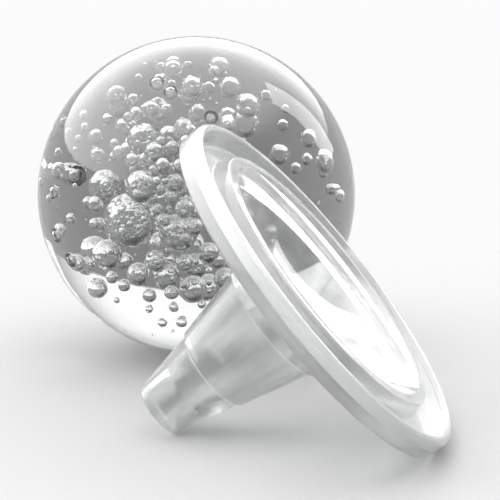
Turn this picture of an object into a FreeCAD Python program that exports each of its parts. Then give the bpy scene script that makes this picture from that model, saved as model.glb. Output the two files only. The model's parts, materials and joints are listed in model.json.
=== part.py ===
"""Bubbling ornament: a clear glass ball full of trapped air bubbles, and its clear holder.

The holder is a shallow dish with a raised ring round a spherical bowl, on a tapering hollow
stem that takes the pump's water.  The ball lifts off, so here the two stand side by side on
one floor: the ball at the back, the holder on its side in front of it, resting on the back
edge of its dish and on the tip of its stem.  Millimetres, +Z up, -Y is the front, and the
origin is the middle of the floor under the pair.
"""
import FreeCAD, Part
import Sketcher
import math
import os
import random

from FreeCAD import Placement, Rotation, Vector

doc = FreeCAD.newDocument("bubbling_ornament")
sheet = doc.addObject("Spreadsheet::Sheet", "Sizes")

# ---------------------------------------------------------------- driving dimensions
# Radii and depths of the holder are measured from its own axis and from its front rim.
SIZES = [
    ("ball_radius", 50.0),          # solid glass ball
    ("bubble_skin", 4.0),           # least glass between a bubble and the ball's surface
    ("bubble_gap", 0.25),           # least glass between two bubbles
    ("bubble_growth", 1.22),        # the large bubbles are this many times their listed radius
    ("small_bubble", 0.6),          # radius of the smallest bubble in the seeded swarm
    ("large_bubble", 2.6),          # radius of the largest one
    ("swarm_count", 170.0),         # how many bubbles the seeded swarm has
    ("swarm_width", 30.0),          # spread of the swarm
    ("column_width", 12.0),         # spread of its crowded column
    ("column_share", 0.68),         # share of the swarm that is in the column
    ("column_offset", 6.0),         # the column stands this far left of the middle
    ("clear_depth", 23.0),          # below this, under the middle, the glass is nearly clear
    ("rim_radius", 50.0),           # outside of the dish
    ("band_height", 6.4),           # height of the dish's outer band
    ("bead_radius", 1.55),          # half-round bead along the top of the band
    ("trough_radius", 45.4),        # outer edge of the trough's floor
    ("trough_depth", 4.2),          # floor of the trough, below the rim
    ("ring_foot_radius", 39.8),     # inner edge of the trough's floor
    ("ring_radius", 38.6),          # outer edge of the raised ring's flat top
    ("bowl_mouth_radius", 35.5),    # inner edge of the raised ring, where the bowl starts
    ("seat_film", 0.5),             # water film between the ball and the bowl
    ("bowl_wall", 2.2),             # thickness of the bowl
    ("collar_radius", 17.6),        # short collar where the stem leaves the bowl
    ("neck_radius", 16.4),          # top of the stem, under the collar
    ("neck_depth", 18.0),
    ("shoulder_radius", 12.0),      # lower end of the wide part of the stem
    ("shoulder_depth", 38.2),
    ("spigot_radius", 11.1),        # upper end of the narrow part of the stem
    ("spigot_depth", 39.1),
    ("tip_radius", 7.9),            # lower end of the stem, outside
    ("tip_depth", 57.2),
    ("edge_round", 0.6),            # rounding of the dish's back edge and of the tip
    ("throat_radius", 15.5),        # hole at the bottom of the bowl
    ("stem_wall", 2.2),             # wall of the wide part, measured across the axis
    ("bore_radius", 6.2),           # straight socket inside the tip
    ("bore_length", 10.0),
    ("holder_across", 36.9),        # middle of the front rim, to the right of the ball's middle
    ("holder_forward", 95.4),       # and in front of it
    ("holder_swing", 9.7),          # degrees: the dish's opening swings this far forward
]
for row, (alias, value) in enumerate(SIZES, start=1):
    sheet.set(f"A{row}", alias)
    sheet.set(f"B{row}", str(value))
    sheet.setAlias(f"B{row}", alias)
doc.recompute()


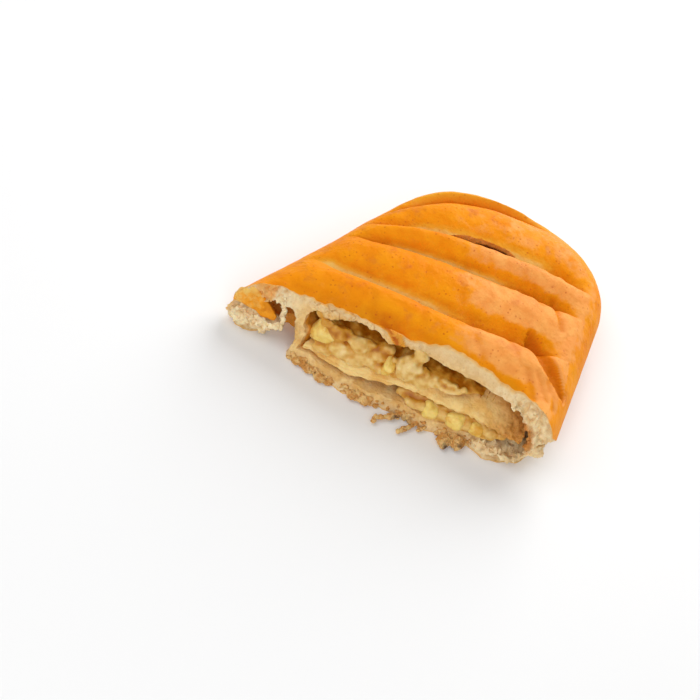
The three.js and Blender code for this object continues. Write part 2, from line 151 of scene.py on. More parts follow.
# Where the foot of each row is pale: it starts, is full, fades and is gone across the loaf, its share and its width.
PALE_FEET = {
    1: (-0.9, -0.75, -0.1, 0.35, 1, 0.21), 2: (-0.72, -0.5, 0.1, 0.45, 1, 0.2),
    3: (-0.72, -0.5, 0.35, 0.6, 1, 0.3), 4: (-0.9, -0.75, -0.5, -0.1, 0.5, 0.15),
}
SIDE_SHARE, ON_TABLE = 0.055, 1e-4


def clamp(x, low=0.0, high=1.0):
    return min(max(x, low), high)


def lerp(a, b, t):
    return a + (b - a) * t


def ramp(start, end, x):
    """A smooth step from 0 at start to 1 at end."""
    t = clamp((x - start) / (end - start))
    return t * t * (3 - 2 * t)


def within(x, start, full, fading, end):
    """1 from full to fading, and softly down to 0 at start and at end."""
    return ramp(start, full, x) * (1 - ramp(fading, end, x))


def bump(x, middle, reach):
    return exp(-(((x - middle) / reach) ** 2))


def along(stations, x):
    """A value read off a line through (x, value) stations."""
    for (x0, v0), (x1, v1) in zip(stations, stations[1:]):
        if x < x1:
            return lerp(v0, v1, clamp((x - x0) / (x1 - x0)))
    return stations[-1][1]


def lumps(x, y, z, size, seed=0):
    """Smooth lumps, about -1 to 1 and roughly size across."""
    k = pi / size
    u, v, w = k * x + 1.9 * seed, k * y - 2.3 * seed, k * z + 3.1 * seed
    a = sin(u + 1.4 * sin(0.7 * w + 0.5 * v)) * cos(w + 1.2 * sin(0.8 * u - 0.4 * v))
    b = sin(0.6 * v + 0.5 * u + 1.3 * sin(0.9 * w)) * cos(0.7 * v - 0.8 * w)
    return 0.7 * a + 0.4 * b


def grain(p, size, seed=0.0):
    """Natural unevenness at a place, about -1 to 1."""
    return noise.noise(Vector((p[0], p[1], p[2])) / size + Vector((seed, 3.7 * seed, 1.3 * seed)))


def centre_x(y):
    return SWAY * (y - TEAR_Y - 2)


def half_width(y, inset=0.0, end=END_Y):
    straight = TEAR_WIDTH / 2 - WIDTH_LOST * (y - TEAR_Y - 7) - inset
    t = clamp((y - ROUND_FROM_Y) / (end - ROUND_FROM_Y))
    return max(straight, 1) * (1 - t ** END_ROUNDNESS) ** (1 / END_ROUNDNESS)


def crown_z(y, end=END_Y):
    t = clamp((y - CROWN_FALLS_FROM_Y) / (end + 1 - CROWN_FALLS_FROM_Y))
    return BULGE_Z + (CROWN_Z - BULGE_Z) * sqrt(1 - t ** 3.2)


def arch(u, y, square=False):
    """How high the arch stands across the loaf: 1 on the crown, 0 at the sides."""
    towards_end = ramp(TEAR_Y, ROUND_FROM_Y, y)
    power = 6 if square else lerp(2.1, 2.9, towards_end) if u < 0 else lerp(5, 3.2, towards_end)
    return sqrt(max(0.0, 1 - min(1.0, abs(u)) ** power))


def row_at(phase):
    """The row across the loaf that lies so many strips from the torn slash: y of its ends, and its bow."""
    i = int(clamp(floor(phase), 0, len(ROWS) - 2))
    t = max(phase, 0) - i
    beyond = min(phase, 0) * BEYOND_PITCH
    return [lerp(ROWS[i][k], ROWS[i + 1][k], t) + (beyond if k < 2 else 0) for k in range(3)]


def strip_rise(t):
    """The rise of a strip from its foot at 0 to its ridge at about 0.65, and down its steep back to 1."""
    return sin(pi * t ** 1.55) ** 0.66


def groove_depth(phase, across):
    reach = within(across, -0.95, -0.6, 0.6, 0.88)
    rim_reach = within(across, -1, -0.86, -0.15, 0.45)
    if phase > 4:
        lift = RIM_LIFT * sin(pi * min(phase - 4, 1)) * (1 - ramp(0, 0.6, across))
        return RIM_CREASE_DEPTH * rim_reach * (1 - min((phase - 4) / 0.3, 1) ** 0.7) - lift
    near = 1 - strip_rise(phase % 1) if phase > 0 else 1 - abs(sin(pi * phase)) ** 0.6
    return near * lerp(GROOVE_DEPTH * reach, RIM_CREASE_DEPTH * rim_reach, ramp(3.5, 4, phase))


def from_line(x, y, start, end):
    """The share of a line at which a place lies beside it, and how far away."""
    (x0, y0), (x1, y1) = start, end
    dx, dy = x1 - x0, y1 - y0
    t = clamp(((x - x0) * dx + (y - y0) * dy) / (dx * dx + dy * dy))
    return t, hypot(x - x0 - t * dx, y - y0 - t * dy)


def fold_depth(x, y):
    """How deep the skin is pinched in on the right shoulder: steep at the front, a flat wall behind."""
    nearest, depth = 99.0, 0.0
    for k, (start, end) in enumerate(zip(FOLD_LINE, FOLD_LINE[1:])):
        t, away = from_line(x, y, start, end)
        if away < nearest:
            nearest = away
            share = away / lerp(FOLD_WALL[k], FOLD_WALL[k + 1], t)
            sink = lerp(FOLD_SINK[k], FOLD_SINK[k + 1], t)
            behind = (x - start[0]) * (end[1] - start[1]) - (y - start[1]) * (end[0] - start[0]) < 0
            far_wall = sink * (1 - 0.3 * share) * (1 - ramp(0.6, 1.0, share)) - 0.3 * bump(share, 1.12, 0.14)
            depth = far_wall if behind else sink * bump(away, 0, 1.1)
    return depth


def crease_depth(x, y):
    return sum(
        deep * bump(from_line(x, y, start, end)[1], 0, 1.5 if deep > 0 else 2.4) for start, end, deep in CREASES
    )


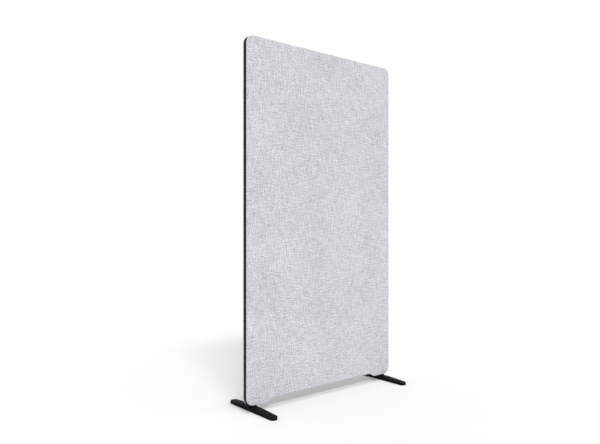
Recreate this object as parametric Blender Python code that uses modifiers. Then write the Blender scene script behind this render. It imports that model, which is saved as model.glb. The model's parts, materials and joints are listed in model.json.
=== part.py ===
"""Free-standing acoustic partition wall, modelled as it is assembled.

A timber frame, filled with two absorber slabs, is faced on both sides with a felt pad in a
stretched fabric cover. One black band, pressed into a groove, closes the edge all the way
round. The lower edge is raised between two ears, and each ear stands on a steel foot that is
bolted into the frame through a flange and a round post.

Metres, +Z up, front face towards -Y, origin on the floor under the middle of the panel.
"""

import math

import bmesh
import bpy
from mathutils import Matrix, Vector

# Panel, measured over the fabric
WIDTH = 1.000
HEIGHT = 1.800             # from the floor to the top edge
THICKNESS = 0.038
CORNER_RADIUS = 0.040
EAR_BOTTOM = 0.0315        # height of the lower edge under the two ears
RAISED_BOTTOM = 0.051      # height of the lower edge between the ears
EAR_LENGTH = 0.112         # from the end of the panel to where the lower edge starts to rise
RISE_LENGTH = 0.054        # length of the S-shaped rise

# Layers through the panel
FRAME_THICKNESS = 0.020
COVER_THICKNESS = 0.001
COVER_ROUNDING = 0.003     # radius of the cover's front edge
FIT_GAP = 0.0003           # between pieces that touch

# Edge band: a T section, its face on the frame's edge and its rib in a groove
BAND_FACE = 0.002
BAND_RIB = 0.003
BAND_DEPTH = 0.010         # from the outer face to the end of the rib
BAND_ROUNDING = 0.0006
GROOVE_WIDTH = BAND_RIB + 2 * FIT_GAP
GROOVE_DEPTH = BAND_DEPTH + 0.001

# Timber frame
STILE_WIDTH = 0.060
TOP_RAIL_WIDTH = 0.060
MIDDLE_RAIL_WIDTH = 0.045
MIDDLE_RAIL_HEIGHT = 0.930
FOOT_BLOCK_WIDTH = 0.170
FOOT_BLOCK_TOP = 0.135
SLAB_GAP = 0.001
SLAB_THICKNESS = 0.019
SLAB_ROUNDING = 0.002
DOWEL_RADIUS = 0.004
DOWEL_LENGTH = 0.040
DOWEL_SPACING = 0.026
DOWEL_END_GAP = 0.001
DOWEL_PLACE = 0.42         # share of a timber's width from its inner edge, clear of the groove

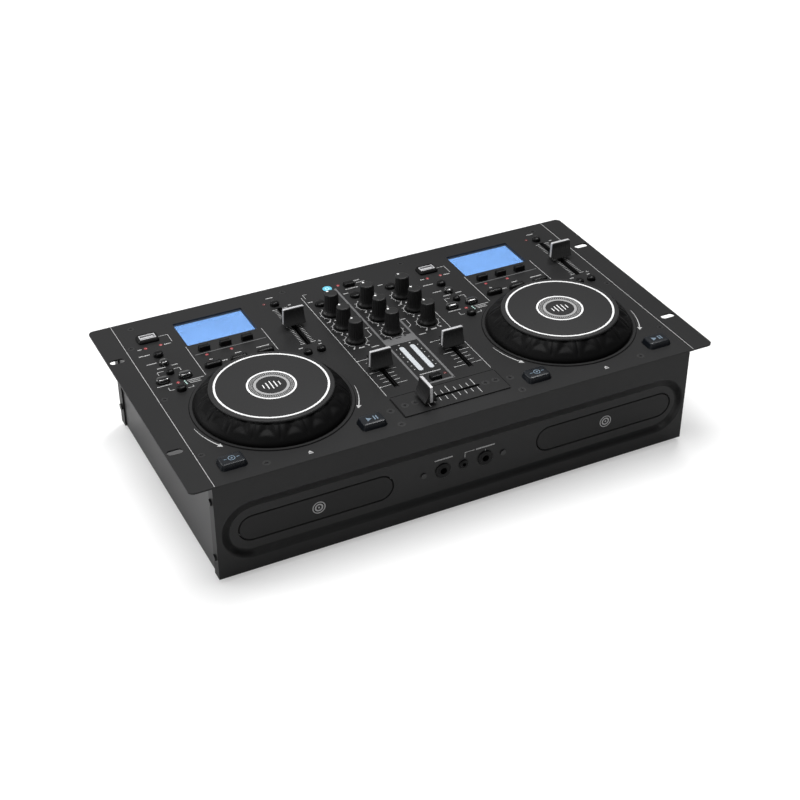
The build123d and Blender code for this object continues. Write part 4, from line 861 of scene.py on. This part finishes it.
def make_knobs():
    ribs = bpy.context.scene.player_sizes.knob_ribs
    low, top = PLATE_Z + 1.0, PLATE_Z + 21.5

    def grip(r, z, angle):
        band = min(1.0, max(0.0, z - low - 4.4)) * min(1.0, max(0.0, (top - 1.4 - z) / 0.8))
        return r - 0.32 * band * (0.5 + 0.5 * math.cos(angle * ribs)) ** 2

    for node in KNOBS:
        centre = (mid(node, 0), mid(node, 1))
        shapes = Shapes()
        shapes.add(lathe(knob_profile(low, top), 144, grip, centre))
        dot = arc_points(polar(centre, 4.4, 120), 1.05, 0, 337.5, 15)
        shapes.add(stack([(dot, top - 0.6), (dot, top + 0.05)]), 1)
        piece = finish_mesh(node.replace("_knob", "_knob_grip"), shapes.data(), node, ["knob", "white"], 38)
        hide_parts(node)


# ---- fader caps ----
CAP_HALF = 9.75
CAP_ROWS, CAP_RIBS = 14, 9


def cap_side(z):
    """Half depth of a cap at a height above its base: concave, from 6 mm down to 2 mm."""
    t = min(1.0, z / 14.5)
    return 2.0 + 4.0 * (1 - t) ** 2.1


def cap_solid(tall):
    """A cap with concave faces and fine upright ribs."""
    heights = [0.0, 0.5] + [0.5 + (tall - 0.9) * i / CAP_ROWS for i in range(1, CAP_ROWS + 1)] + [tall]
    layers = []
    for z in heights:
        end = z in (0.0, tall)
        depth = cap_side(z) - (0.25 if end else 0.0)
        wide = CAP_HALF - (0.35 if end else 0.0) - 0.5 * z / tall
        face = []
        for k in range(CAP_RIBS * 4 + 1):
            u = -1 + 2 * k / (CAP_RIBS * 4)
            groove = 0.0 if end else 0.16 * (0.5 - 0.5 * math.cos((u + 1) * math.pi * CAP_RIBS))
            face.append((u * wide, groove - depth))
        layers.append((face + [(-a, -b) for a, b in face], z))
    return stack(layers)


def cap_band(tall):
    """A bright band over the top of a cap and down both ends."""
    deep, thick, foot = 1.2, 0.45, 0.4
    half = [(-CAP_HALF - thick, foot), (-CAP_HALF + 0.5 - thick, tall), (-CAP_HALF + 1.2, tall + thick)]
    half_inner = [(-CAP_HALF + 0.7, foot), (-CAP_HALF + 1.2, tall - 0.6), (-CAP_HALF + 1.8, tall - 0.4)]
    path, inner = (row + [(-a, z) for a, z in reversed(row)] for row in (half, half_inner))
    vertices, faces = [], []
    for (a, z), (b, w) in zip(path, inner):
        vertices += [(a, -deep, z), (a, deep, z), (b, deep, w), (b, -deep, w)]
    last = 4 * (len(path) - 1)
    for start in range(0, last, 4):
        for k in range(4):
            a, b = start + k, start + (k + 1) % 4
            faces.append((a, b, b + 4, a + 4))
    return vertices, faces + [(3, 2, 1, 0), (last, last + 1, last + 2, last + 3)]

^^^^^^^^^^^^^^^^

Aim of the exercise. Quote only the stretch of lines that starts the data above and ends with the line containing "its clear holder.", both included.

Full output.
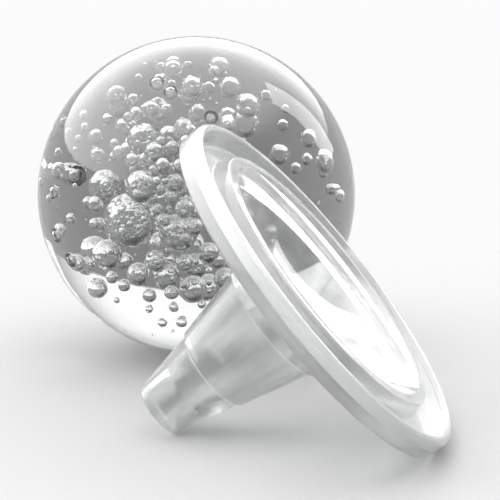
Turn this picture of an object into a FreeCAD Python program that exports each of its parts. Then give the bpy scene script that makes this picture from that model, saved as model.glb. Output the two files only. The model's parts, materials and joints are listed in model.json.
=== part.py ===
"""Bubbling ornament: a clear glass ball full of trapped air bubbles, and its clear holder.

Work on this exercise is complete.